→ **What to do**: Begin with the line containing "function piece(name, profile, colour, roughness)" and end with the line containing "from mathutils import Matrix, Vector"; set down that block verbatim and nothing else.

::::::

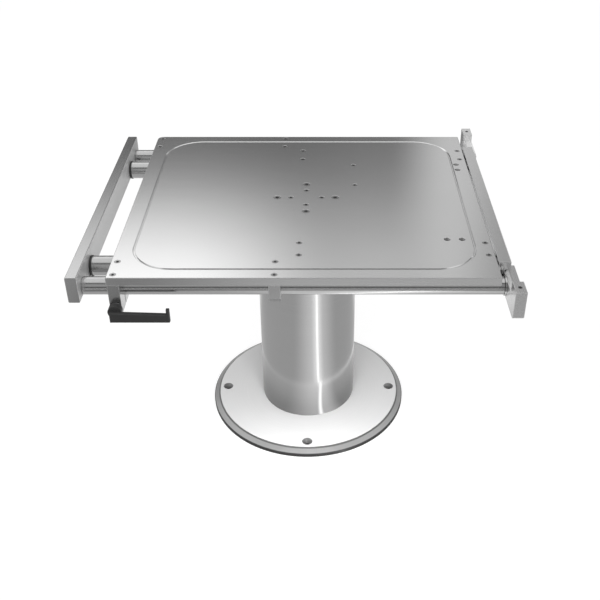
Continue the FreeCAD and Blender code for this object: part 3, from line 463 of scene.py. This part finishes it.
def base_roughness(t):
    return BASE_ROUGHNESS + swing(round_marks(t, 2 * BASE_MARKS), spread=0.08)


def base_metallic(t):
    rim, step, foot, sinks = base_masks(t)
    return DISC_METALLIC + RIM_EXTRA_METALLIC * rim.most(sinks)


def base_relief(t):
    return bump(t, round_marks(t, BASE_MARKS), strength=0.08, depth=0.00005)


MOULD_CLOUDS = even(35)
MOULD_PATCHES = even(140)
GRAIN_DETAIL = 4


def moulded_finish(name, level, roughness, grain, depth):
    """Rubber or plastic with the fine grain of its mould, and slight clouds in its colour and its gloss."""

    def colour(t):
        return as_grey(t, level * (1 + swing(noise(t, MOULD_CLOUDS), spread=0.3)))

    def rough(t):
        return roughness + swing(noise(t, MOULD_PATCHES, GRAIN_DETAIL), spread=0.12)

    def relief(t):
        return bump(t, noise(t, even(grain), GRAIN_DETAIL), strength=0.35, depth=depth)

    return surface(name, colour, rough, metallic=0.0, normal=relief)


finish(["base_flange"], surface("satin_base", base_colour, base_roughness, base_metallic, base_relief))
black_rubber = moulded_finish("black_rubber", level=0.022, roughness=0.62, grain=900, depth=0.0001)
finish(["base_gasket", "cable_grommet"], black_rubber)

# The column: two drawn and polished tubes, one inside the other, with plastic guide rings between them and a
# rubber seal that wipes the inner one. The polish runs round the tube, so a light stands on it as a long
# upright streak. The foot ring screws it to the base, and the head flange to the plate.
ANISOTROPIC_QUARTER_TURN = 0.25


def turned_finish(name, level, roughness, spacing, anisotropic):
    """Metal that is turned or polished round its axis, with marks at the spacing."""

    def colour(t):
        marks = 1 + swing(round_marks(t, spacing), spread=0.1)
        clouds = 1 + swing(noise(t, METAL_CLOUDS), spread=0.06)
        return as_grey(t, level * marks * clouds)

    def rough(t):
        return roughness + swing(round_marks(t, 2 * spacing), spread=0.08)

    def relief(t):
        return bump(t, round_marks(t, spacing), strength=0.08, depth=0.00005)

    return surface(name, colour, rough, normal=relief, **{
        "Anisotropic": anisotropic, "Anisotropic Rotation": ANISOTROPIC_QUARTER_TURN})


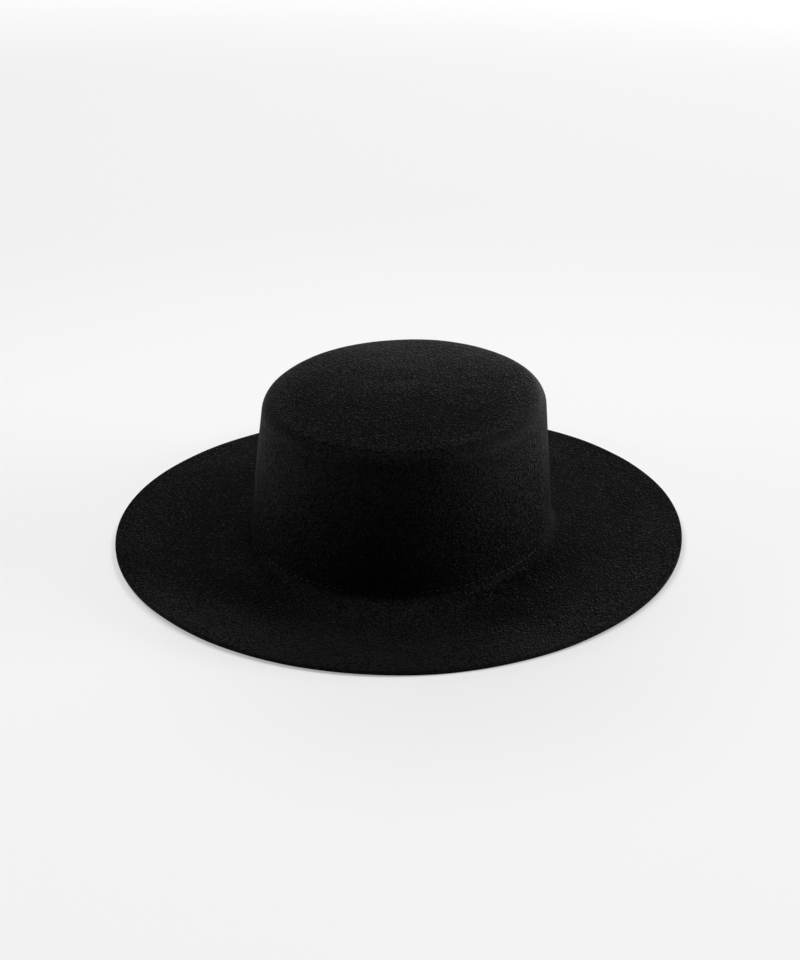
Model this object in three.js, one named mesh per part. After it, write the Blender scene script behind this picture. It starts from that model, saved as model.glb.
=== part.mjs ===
// Boater hat in black wool felt: crown and brim blocked from one piece, with a ribbon sweatband inside.
// Millimetres. X is the wearer's side to side, -Y the front, +Z up, and Z = 0 the underside of the brim.
import * as THREE from "three";

// Felt
const FELT_THICKNESS = 2.5;
const FELT_COLOUR = 0x151516;

// Crown: outside half sizes, side to side and front to back
const BASE_HALF_WIDTH = 89.8;
const BASE_HALF_LENGTH = 102.8;
const TOP_HALF_WIDTH = 83.9;
const TOP_HALF_LENGTH = 94.8;
const CROWN_HEIGHT = 91.6;
const CROWN_EDGE_RADIUS = 8.8;
const CROWN_DOME = 4.3;
// Halfway up, the wall stands out this far from a straight line.
const WALL_BULGE = 0.3;
// The crown isn't quite in the middle of the brim, and it leans a little to one side.
const CROWN_ASIDE = 0.9;
const CROWN_BACK = 2.3;
const CROWN_LEAN = 1.5;

// Brim
const BRIM_HALF_WIDTH = 170.2;
const BRIM_HALF_LENGTH = 180.8;
const BRIM_EDGE_RADIUS = 0.7;
const BRIM_FLAT_TO = 122.0;
// The cut edge touches the table across one diagonal and lifts off it across the other.
const BRIM_EDGE_LIFT = 2.8;
const BRIM_REST_ANGLE = THREE.MathUtils.degToRad(-61);

// Turn from crown wall to brim, measured on the outside of the felt
const BREAK_RADIUS = 5.5;
// Next to the turn the brim still rises a little, out to this width.
const SWEEP_WIDTH = 16.0;
const SWEEP_RISE = 0.9;

// Sweatband
const RIBBON_HEIGHT = 32.0;
const RIBBON_THICKNESS = 1.0;
const RIBBON_BOTTOM = 8.3;
const RIBBON_COLOUR = 0x101011;
const GAP = 0.3;

// Steps of the curves
const STEPS_AROUND = 96;
const STEPS_CROWN_EDGE = 8;
const STEPS_BREAK = 5;
const STEPS_BRIM_EDGE = 2;
const STEPS_TOP = 4;
const STEPS_WALL = 3;
const STEPS_SWEEP = 3;
const STEPS_RIBBON = 2;

const WALL_BOTTOM = FELT_THICKNESS + BREAK_RADIUS;
const WALL_TOP = CROWN_HEIGHT - CROWN_EDGE_RADIUS;
const BRIM_START = BASE_HALF_WIDTH + BREAK_RADIUS;
const FLAT_TOP_HALF_WIDTH = TOP_HALF_WIDTH - CROWN_EDGE_RADIUS;
// The domed top meets its rounded edge at this slope, so the two run on smoothly.
const DOME_EDGE_SLOPE = Math.atan((2 * CROWN_DOME) / FLAT_TOP_HALF_WIDTH);

// How far up the wall a height lies, from 0 at its bottom to 1 at its top.
function wallShare(height) {
  return THREE.MathUtils.clamp((height - WALL_BOTTOM) / (WALL_TOP - WALL_BOTTOM), 0, 1);
}

// How far out on the brim a radius lies, from 0 at the crown to 1 at the cut edge.
function brimShare(radius) {
  return THREE.MathUtils.clamp((radius - BRIM_START) / (BRIM_HALF_WIDTH - BRIM_START), 0, 1);
}

// Half width of the crown's outside at a height on its wall.
function wallHalfWidth(height) {
  const up = wallShare(height);
  return THREE.MathUtils.lerp(BASE_HALF_WIDTH, TOP_HALF_WIDTH, up) + WALL_BULGE * 4 * up * (1 - up);
}

// How much longer than wide the oval is at a radius and height, as a difference of half sizes.
function ovalExtra(radius, height) {
  const atBase = BASE_HALF_LENGTH - BASE_HALF_WIDTH;
  const atTop = TOP_HALF_LENGTH - TOP_HALF_WIDTH;
  const atEdge = BRIM_HALF_LENGTH - BRIM_HALF_WIDTH;
  const onCrown = THREE.MathUtils.lerp(atBase, atTop, wallShare(height));
  const extra = THREE.MathUtils.lerp(onCrown, atEdge, brimShare(radius));
  return extra * Math.min(1, radius / FLAT_TOP_HALF_WIDTH);
}

// The rise of the brim at a radius near the turn.
function sweepRise(radius) {
  return SWEEP_RISE * (1 - THREE.MathUtils.clamp((radius - BRIM_START) / SWEEP_WIDTH, 0, 1)) ** 2;
}

// The brim's profile points where it sweeps up to the turn, from there outwards, the first left out.
function sweepLine(level) {
  return Array.from({ length: STEPS_SWEEP }, (_, step) => {
    const radius = BRIM_START + (SWEEP_WIDTH * (step + 1)) / STEPS_SWEEP;
    return new THREE.Vector2(radius, level + sweepRise(radius));
  });
}

// The turn's profile points, from the wall down to the brim; the brim's rise makes it a little flatter than round.
function turnLine(radius) {
  return arc(BRIM_START, WALL_BOTTOM, radius, 180, 270, STEPS_BREAK).map((point) => {
    const down = (WALL_BOTTOM - point.y) / radius;
    return new THREE.Vector2(point.x, point.y + SWEEP_RISE * down);
  });
}

// Points on an arc in the profile plane, from one angle to another, ends included.
function arc(centreRadius, centreHeight, radius, fromDegrees, toDegrees, steps) {
  return Array.from({ length: steps + 1 }, (_, step) => {
    const degrees = THREE.MathUtils.lerp(fromDegrees, toDegrees, step / steps);
    const angle = THREE.MathUtils.degToRad(degrees);
    return new THREE.Vector2(
      centreRadius + radius * Math.cos(angle),
      centreHeight + radius * Math.sin(angle),
    );
  });
}

// The gently domed top, from its middle out to its rounded edge, that edge left out.
function topLine(edgeRadius) {
  const edgeHalfWidth = FLAT_TOP_HALF_WIDTH + edgeRadius * Math.sin(DOME_EDGE_SLOPE);
  const edgeHeight = WALL_TOP + edgeRadius * Math.cos(DOME_EDGE_SLOPE);
  return Array.from({ length: STEPS_TOP }, (_, step) => {
    const share = step / STEPS_TOP;
    return new THREE.Vector2(edgeHalfWidth * share, edgeHeight + CROWN_DOME * (1 - share ** 2));
  });
}

// The wall's profile points between its bottom and its top, both left out.
function wallLine(inside) {
  return Array.from({ length: STEPS_WALL - 1 }, (_, step) => {
    const height = THREE.MathUtils.lerp(WALL_BOTTOM, WALL_TOP, (step + 1) / STEPS_WALL);
    return new THREE.Vector2(wallHalfWidth(height) - inside, height);
  });
}

// A profile turned into a surface whose every level is an oval, with the crown's place and the brim's lift.
function ovalLathe(profile) {
  const geometry = new THREE.LatheGeometry(profile, STEPS_AROUND);
  const position = geometry.getAttribute("position");
  for (let i = 0; i < position.count; i++) {
    const across = position.getX(i);
    const along = position.getZ(i);
    const height = position.getY(i);
    const radius = Math.hypot(across, along);
    const angle = Math.atan2(-along, across);
    const extra = ovalExtra(radius, height);
    const inward = 1 - brimShare(radius);
    const outward = Math.max(0, (radius - BRIM_FLAT_TO) / (BRIM_HALF_WIDTH - BRIM_FLAT_TO));
    const lift = BRIM_EDGE_LIFT * outward ** 2 * Math.sin(angle - BRIM_REST_ANGLE) ** 2;
    position.setXYZ(
      i,
      radius * Math.cos(angle) + CROWN_ASIDE * inward + CROWN_LEAN * wallShare(height),
      (radius + extra) * Math.sin(angle) + CROWN_BACK * inward,
      height + lift,
    );
  }
  geometry.computeVertexNormals();
  return geometry;
}

function feltProfile() {
  const inside = FELT_THICKNESS;
  const innerEdge = CROWN_EDGE_RADIUS - inside;
  const brimMiddle = (BRIM_FLAT_TO + BRIM_HALF_WIDTH) / 2;
  const cut = BRIM_HALF_WIDTH - BRIM_EDGE_RADIUS;
  const edgeTop = 90 - THREE.MathUtils.radToDeg(DOME_EDGE_SLOPE);
  const under = [
    ...topLine(innerEdge),
    ...arc(FLAT_TOP_HALF_WIDTH, WALL_TOP, innerEdge, edgeTop, 0, STEPS_CROWN_EDGE - 1),
    ...wallLine(inside).reverse(),
    ...turnLine(BREAK_RADIUS + inside),
    ...sweepLine(0),
    new THREE.Vector2(BRIM_FLAT_TO, 0),
    new THREE.Vector2(brimMiddle, 0),
    ...arc(cut, BRIM_EDGE_RADIUS, BRIM_EDGE_RADIUS, 270, 360, STEPS_BRIM_EDGE),
  ];
  const over = [
    ...arc(cut, inside - BRIM_EDGE_RADIUS, BRIM_EDGE_RADIUS, 0, 90, STEPS_BRIM_EDGE),
    new THREE.Vector2(brimMiddle, inside),
    new THREE.Vector2(BRIM_FLAT_TO, inside),
    ...sweepLine(inside).reverse(),
    ...turnLine(BREAK_RADIUS).reverse(),
    ...wallLine(0),
    ...arc(FLAT_TOP_HALF_WIDTH, WALL_TOP, CROWN_EDGE_RADIUS, 0, edgeTop, STEPS_CROWN_EDGE),
    ...topLine(CROWN_EDGE_RADIUS).reverse(),
  ];
  return [...under, ...over];
}

function sweatbandProfile() {
  const backOffset = FELT_THICKNESS + GAP;
  const heights = Array.from(
    { length: STEPS_RIBBON + 1 },
    (_, step) => RIBBON_BOTTOM + (RIBBON_HEIGHT * step) / STEPS_RIBBON,
  );
  const back = heights.map((height) => new THREE.Vector2(wallHalfWidth(height) - backOffset, height));
  const face = back.map((point) => new THREE.Vector2(point.x - RIBBON_THICKNESS, point.y)).reverse();
  return [...back, ...face, back[0].clone()];
}

function piece(name, profile, colour, roughness) {
  const material = new THREE.MeshStandardMaterial({ color: colour, roughness, metalness: 0 });
  const mesh = new THREE.Mesh(ovalLathe(profile), material);
  mesh.name = name;
  return mesh;
}

const group = new THREE.Group();
group.add(piece("felt_body", feltProfile(), FELT_COLOUR, 0.95));
group.add(piece("sweatband", sweatbandProfile(), RIBBON_COLOUR, 0.8));

export default group;
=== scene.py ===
# %% [markdown]
# # A boater hat in black wool felt
#
# The real hat is one sheet of wool felt. It is steamed, pulled over a flat-topped wooden block and left to dry, so
# crown and brim are the same piece and every turn is soft. Inside, a ribbon sweatband is sewn round the base of
# the crown, and its stitches show outside as a fine line just above the brim.
#
# The solid model is loaded first and never changed. It says how big the hat is and where it stands. Blender adds
# what the solid leaves out: the soft turns, the slow unevenness of the felt, its fibres, the sewing and the weave.

# %% Load the solid model
import math

import bpy
import bmesh
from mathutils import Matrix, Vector


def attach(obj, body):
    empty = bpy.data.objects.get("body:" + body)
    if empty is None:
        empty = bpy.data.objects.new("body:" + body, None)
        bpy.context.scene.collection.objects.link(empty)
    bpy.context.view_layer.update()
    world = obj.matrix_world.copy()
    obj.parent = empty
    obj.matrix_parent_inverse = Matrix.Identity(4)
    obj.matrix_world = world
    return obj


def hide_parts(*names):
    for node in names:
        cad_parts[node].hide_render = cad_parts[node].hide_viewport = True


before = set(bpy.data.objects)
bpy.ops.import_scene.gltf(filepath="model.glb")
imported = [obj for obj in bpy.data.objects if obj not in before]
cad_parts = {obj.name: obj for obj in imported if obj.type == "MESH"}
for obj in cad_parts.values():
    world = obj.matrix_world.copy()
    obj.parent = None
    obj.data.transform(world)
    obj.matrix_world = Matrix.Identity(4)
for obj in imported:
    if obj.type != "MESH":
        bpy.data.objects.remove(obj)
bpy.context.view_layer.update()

# %% [markdown]
# ## Sizes
#
# All lengths are in metres. The hat's front points to -Y, and Z = 0 is the underside of the brim. Every level of
# the hat is an oval that is longer from front to back than from side to side, by nearly the same amount at each
# level, because a head is.

# %% Sizes of the hat
MM = 0.001
FELT = 2.5 * MM
BASE_HALF_WIDTH = 89.8 * MM
TOP_HALF_WIDTH = 83.9 * MM
EXTRA_LENGTH_AT_BASE = 13.0 * MM
EXTRA_LENGTH_AT_TOP = 10.9 * MM
EXTRA_LENGTH_AT_EDGE = 10.6 * MM
WALL_BULGE = 0.3 * MM
CROWN_HEIGHT = 91.6 * MM
CROWN_EDGE = 8.8 * MM
CROWN_DOME = 4.3 * MM
CROWN_PLACE = Vector((0.9 * MM, 2.3 * MM, 0.0))
CROWN_LEAN = Vector((1.5 * MM, 0.0, 0.0))
BRIM_HALF_WIDTH = 170.2 * MM
BRIM_FLAT_TO = 122.0 * MM
BRIM_LIFT = 2.8 * MM
BRIM_REST_ANGLE = math.radians(-61)
BREAK_RADIUS = 5.5 * MM
BRIM_START = BASE_HALF_WIDTH + BREAK_RADIUS
WALL_BOTTOM = FELT + BREAK_RADIUS
WALL_TOP = CROWN_HEIGHT - CROWN_EDGE
FLAT_TOP_HALF_WIDTH = TOP_HALF_WIDTH - CROWN_EDGE
DOME_SLOPE = math.atan(2 * CROWN_DOME / FLAT_TOP_HALF_WIDTH)
DOME_HALF_WIDTH = FLAT_TOP_HALF_WIDTH + CROWN_EDGE * math.sin(DOME_SLOPE)
DOME_FOOT = WALL_TOP + CROWN_EDGE * math.cos(DOME_SLOPE)


def share_between(value, start, end):
    """0 at the start, 1 at the end, held there outside."""
    return min(1.0, max(0.0, (value - start) / (end - start)))


def wall_share(height):
    return share_between(height, WALL_BOTTOM, WALL_TOP)


def brim_share(half_width):
    return share_between(half_width, BRIM_START, BRIM_HALF_WIDTH)


def wall_half_width(height):
    up = wall_share(height)
    return BASE_HALF_WIDTH + (TOP_HALF_WIDTH - BASE_HALF_WIDTH) * up + WALL_BULGE * 4 * up * (1 - up)


def oval_half_length(half_width, height):
    on_crown = EXTRA_LENGTH_AT_BASE + (EXTRA_LENGTH_AT_TOP - EXTRA_LENGTH_AT_BASE) * wall_share(height)
    extra = on_crown + (EXTRA_LENGTH_AT_EDGE - on_crown) * brim_share(half_width)
    return half_width + extra * min(1.0, half_width / FLAT_TOP_HALF_WIDTH)


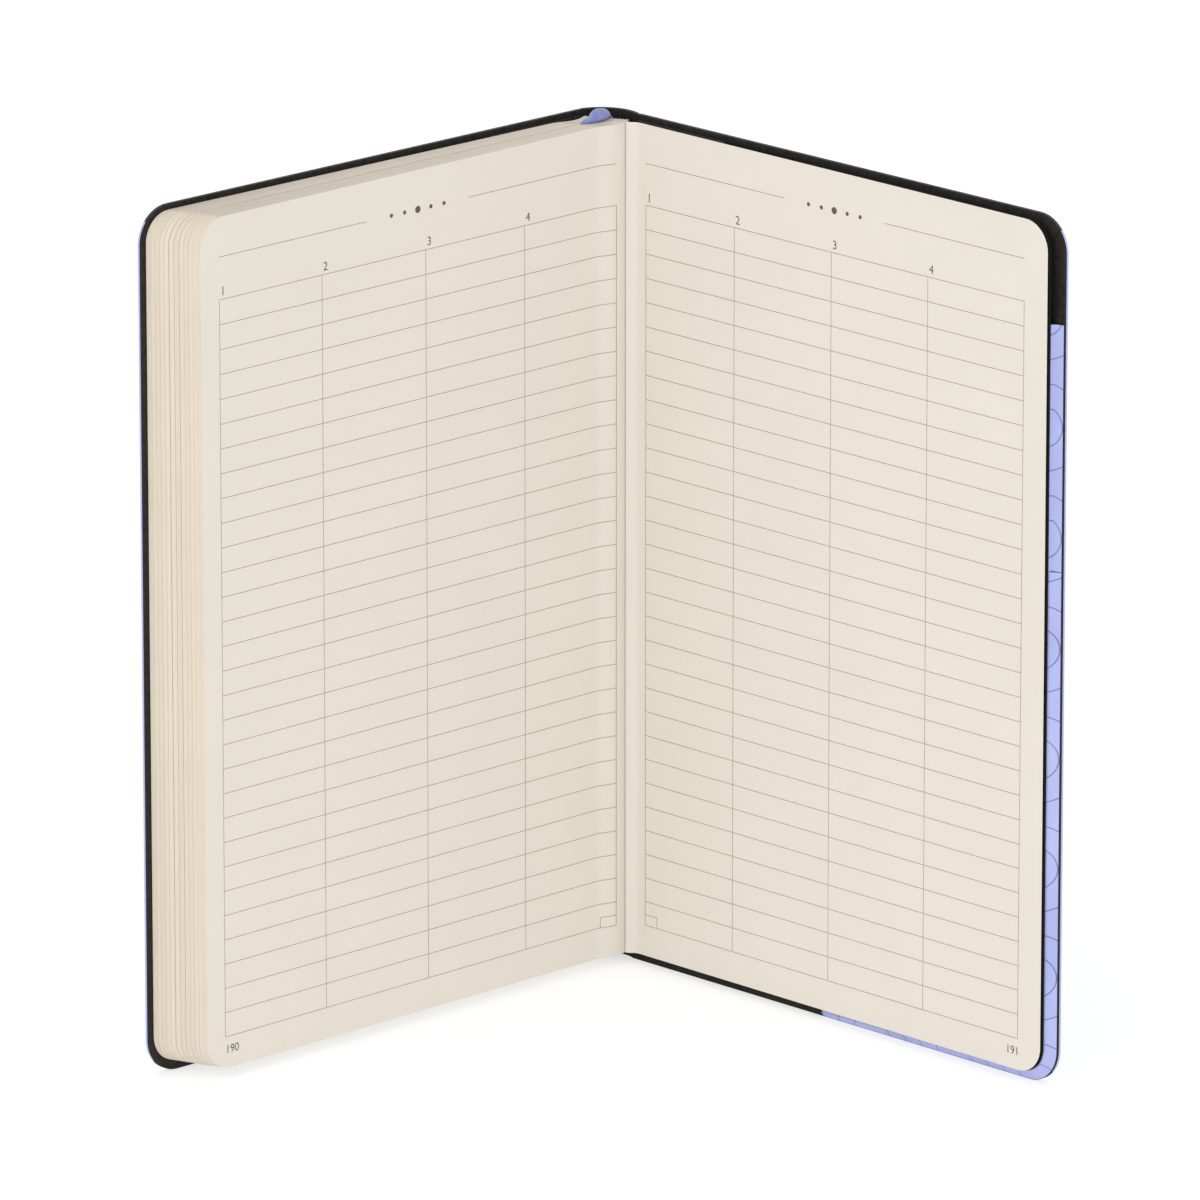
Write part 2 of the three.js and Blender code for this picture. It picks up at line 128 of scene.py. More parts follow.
# %% Place the camera
TARGET = (BOOK.translation + Vector((-1.2, -43.5, 90.4))) * MM
CAMERA_RISE = math.radians(16.5)
CAMERA_DISTANCE = 2729.06 * MM
SENSOR_WIDTH = 36
FOCAL_PIXELS, FRAME_PIXELS = 13465.16, 1200

lens = bpy.data.cameras.new("long_lens")
lens.sensor_width = SENSOR_WIDTH
lens.lens = SENSOR_WIDTH * FOCAL_PIXELS / FRAME_PIXELS
lens.clip_start, lens.clip_end = 0.1, 100
camera = bpy.data.objects.new("camera", lens)
bpy.context.scene.collection.objects.link(camera)
away = Vector((0, -math.cos(CAMERA_RISE), math.sin(CAMERA_RISE)))
camera.location = TARGET + away * CAMERA_DISTANCE
camera.rotation_euler = (math.pi / 2 - CAMERA_RISE, 0, 0)
bpy.context.scene.camera = camera
print("lens in mm:", round(lens.lens, 1))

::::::

→ **Output for this task**:
function piece(name, profile, colour, roughness) {
  const material = new THREE.MeshStandardMaterial({ color: colour, roughness, metalness: 0 });
  const mesh = new THREE.Mesh(ovalLathe(profile), material);
  mesh.name = name;
  return mesh;
}

const group = new THREE.Group();
group.add(piece("felt_body", feltProfile(), FELT_COLOUR, 0.95));
group.add(piece("sweatband", sweatbandProfile(), RIBBON_COLOUR, 0.8));

export default group;
=== scene.py ===
# %% [markdown]
# # A boater hat in black wool felt
#
# The real hat is one sheet of wool felt. It is steamed, pulled over a flat-topped wooden block and left to dry, so
# crown and brim are the same piece and every turn is soft. Inside, a ribbon sweatband is sewn round the base of
# the crown, and its stitches show outside as a fine line just above the brim.
#
# The solid model is loaded first and never changed. It says how big the hat is and where it stands. Blender adds
# what the solid leaves out: the soft turns, the slow unevenness of the felt, its fibres, the sewing and the weave.

# %% Load the solid model
import math

import bpy
import bmesh
from mathutils import Matrix, Vector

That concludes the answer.